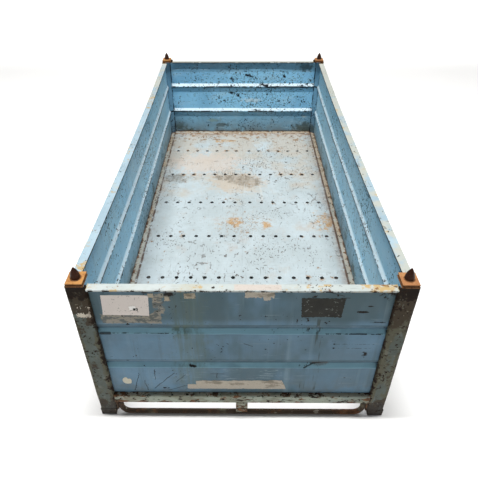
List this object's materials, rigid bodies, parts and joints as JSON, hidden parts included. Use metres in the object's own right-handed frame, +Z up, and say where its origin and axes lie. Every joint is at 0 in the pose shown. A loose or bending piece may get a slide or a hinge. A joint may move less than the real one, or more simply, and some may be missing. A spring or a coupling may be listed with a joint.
{
  "type": "stacking container",
  "caption": "Long open-topped steel container with ribbed sheet walls, perforated floor, corner posts with stacking cones and bent round bars under its ends.",
  "frame": {"origin": "on the ground, under the middle of the container", "axes": "+Z up, +X across the short side to the right as seen from the front end, +Y along the long side from the front end to the rear end"},
  "size_m": [1.2, 2.5, 0.8],
  "materials": {
    "wall_paint": "faded mid-blue gloss enamel, scratched and chipped to dark steel",
    "rail_paint": "pale, worn and dusty blue enamel with rust stains",
    "post_paint": "dull grey-green enamel with brown rust and dark chips",
    "floor_paint": "pale worn enamel under dust, with rust specks and stains",
    "strip_paint": "pale enamel, beige dust and rust",
    "frame_paint": "dull blue-grey enamel with rust patches",
    "cap_rust": "bare steel plate with bright orange rust",
    "cone_steel": "dark brown weathered steel",
    "bar_steel": "dark brown rusted round bar"
  },
  "bodies": {
    "root": {"post_front_left": "post_paint", "corner_strip_front_left": "wall_paint", "cap_plate_front_left": "cap_rust", "stacking_cone_front_left": "cone_steel", "post_foot_front_left": "post_paint", "post_front_right": "post_paint", "corner_strip_front_right": "wall_paint", "cap_plate_front_right": "cap_rust", "stacking_cone_front_right": "cone_steel", "post_foot_front_right": "post_paint", "post_rear_left": "post_paint", "corner_strip_rear_left": "wall_paint", "cap_plate_rear_left": "cap_rust", "stacking_cone_rear_left": "cone_steel", "post_foot_rear_left": "post_paint", "post_rear_right": "post_paint", "corner_strip_rear_right": "wall_paint", "cap_plate_rear_right": "cap_rust", "stacking_cone_rear_right": "cone_steel", "post_foot_rear_right": "post_paint", "wall_front": "wall_paint", "top_rail_front": "rail_paint", "bottom_rail_front": "frame_paint", "edge_strip_front": "strip_paint", "wall_rear": "wall_paint", "top_rail_rear": "rail_paint", "bottom_rail_rear": "frame_paint", "edge_strip_rear": "strip_paint", "wall_left": "wall_paint", "top_rail_left": "rail_paint", "bottom_rail_left": "frame_paint", "edge_strip_left": "strip_paint", "wall_right": "wall_paint", "top_rail_right": "rail_paint", "bottom_rail_right": "frame_paint", "edge_strip_right": "strip_paint", "floor_plate_left": "floor_paint", "floor_plate_right": "floor_paint", "cross_member_1": "frame_paint", "cross_member_2": "frame_paint", "cross_member_3": "frame_paint", "cross_member_4": "frame_paint", "cross_member_5": "frame_paint", "cross_member_6": "frame_paint", "cross_member_7": "frame_paint", "skid_bar_front": "bar_steel", "centre_foot_front": "frame_paint", "bar_lug_front_left": "frame_paint", "bar_lug_front_right": "frame_paint", "skid_bar_rear": "bar_steel", "centre_foot_rear": "frame_paint", "bar_lug_rear_left": "frame_paint", "bar_lug_rear_right": "frame_paint"}
  },
  "joints": []
}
------------------------------------------------
### Instructions to follow
Write out the listing once more, matching it exactly.

### Exercise answer
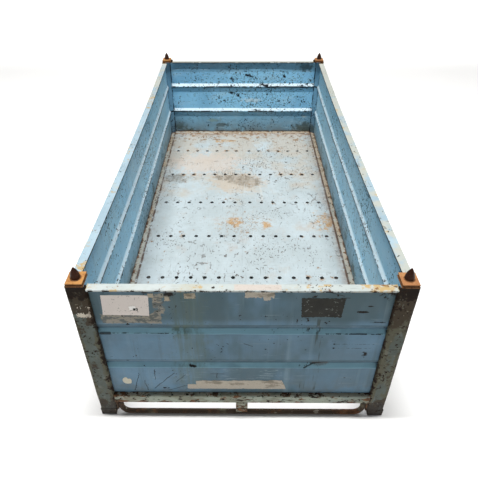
List this object's materials, rigid bodies, parts and joints as JSON, hidden parts included. Use metres in the object's own right-handed frame, +Z up, and say where its origin and axes lie. Every joint is at 0 in the pose shown. A loose or bending piece may get a slide or a hinge. A joint may move less than the real one, or more simply, and some may be missing. A spring or a coupling may be listed with a joint.
{
  "type": "stacking container",
  "caption": "Long open-topped steel container with ribbed sheet walls, perforated floor, corner posts with stacking cones and bent round bars under its ends.",
  "frame": {"origin": "on the ground, under the middle of the container", "axes": "+Z up, +X across the short side to the right as seen from the front end, +Y along the long side from the front end to the rear end"},
  "size_m": [1.2, 2.5, 0.8],
  "materials": {
    "wall_paint": "faded mid-blue gloss enamel, scratched and chipped to dark steel",
    "rail_paint": "pale, worn and dusty blue enamel with rust stains",
    "post_paint": "dull grey-green enamel with brown rust and dark chips",
    "floor_paint": "pale worn enamel under dust, with rust specks and stains",
    "strip_paint": "pale enamel, beige dust and rust",
    "frame_paint": "dull blue-grey enamel with rust patches",
    "cap_rust": "bare steel plate with bright orange rust",
    "cone_steel": "dark brown weathered steel",
    "bar_steel": "dark brown rusted round bar"
  },
  "bodies": {
    "root": {"post_front_left": "post_paint", "corner_strip_front_left": "wall_paint", "cap_plate_front_left": "cap_rust", "stacking_cone_front_left": "cone_steel", "post_foot_front_left": "post_paint", "post_front_right": "post_paint", "corner_strip_front_right": "wall_paint", "cap_plate_front_right": "cap_rust", "stacking_cone_front_right": "cone_steel", "post_foot_front_right": "post_paint", "post_rear_left": "post_paint", "corner_strip_rear_left": "wall_paint", "cap_plate_rear_left": "cap_rust", "stacking_cone_rear_left": "cone_steel", "post_foot_rear_left": "post_paint", "post_rear_right": "post_paint", "corner_strip_rear_right": "wall_paint", "cap_plate_rear_right": "cap_rust", "stacking_cone_rear_right": "cone_steel", "post_foot_rear_right": "post_paint", "wall_front": "wall_paint", "top_rail_front": "rail_paint", "bottom_rail_front": "frame_paint", "edge_strip_front": "strip_paint", "wall_rear": "wall_paint", "top_rail_rear": "rail_paint", "bottom_rail_rear": "frame_paint", "edge_strip_rear": "strip_paint", "wall_left": "wall_paint", "top_rail_left": "rail_paint", "bottom_rail_left": "frame_paint", "edge_strip_left": "strip_paint", "wall_right": "wall_paint", "top_rail_right": "rail_paint", "bottom_rail_right": "frame_paint", "edge_strip_right": "strip_paint", "floor_plate_left": "floor_paint", "floor_plate_right": "floor_paint", "cross_member_1": "frame_paint", "cross_member_2": "frame_paint", "cross_member_3": "frame_paint", "cross_member_4": "frame_paint", "cross_member_5": "frame_paint", "cross_member_6": "frame_paint", "cross_member_7": "frame_paint", "skid_bar_front": "bar_steel", "centre_foot_front": "frame_paint", "bar_lug_front_left": "frame_paint", "bar_lug_front_right": "frame_paint", "skid_bar_rear": "bar_steel", "centre_foot_rear": "frame_paint", "bar_lug_rear_left": "frame_paint", "bar_lug_rear_right": "frame_paint"}
  },
  "joints": []
}